Une épée tombée dans l’oubli
Dans des archives des XVIIe et XVIIIe siècles, il a été confirmé que cette relique était bel et bien conservée dans la cathédrale de Poznań, et qu’elle était même portée en procession et montrée à la population lors de festivités importantes, notamment à l'occasion de la fête de saint Pierre et saint Paul. Mais à la fin du XVIIIe siècle, l'évêque des lieux, Mgr Ignacy Krasicki, probablement influencé par le scepticisme des Lumières, aurait interdit l'exposition de l'épée en public, et au fil des ans, puis des siècles, elle fut de moins en moins exposée, jusqu'à tomber dans l'oubli.
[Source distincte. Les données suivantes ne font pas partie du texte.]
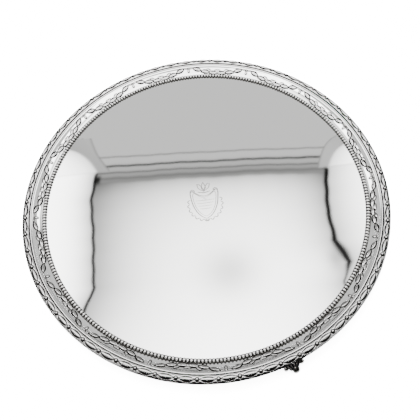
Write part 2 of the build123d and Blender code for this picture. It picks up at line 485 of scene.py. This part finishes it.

Un oubli réel dont une photographie prise en 1945, dans la sacristie de la cathédrale, apporte une nouvelle preuve. On y voit les effets du pillage opéré par les Allemands : des boîtes, des caisses et des tubes vidés et éparpillés, d'où les occupants ont retiré divers objets de valeur. Au-dessus de cet amas désordonné, l'épée de saint Pierre est-elle bien accrochée au mur dans une vitrine, ne suscitant manifestement pas l'intérêt des pilleurs ! Il faudra attendre le milieu des années 1980 pour que l'épée soit transférée au musée par son directeur de l'époque, le chanoine Stefan Tomaszkiewicz. C'est à son initiative que l'objet va être soumis à des traitements de conservation et à des études.
Ainsi, des recherches sur la forme et le type d'alliage du couperet, vont être menées par les scientifiques du musée de l'armée polonaise de Varsovie. Selon eux l'objet a bien été forgé au premier siècle de notre ère, aux confins orientaux de l'Empire romain. Mais les historiens demeurent cependant plus prudents dans l'évaluation de l'âge de l'arme et sont plus enclins à penser qu'il s'agirait d'une copie médiévale. Copie ou pas, il s’agit d’un beau symbole pour l’Église polonaise qui aime à redécouvrir son patrimoine religieux, à commencer par ce "joyau dont elle puisse s'enorgueillir".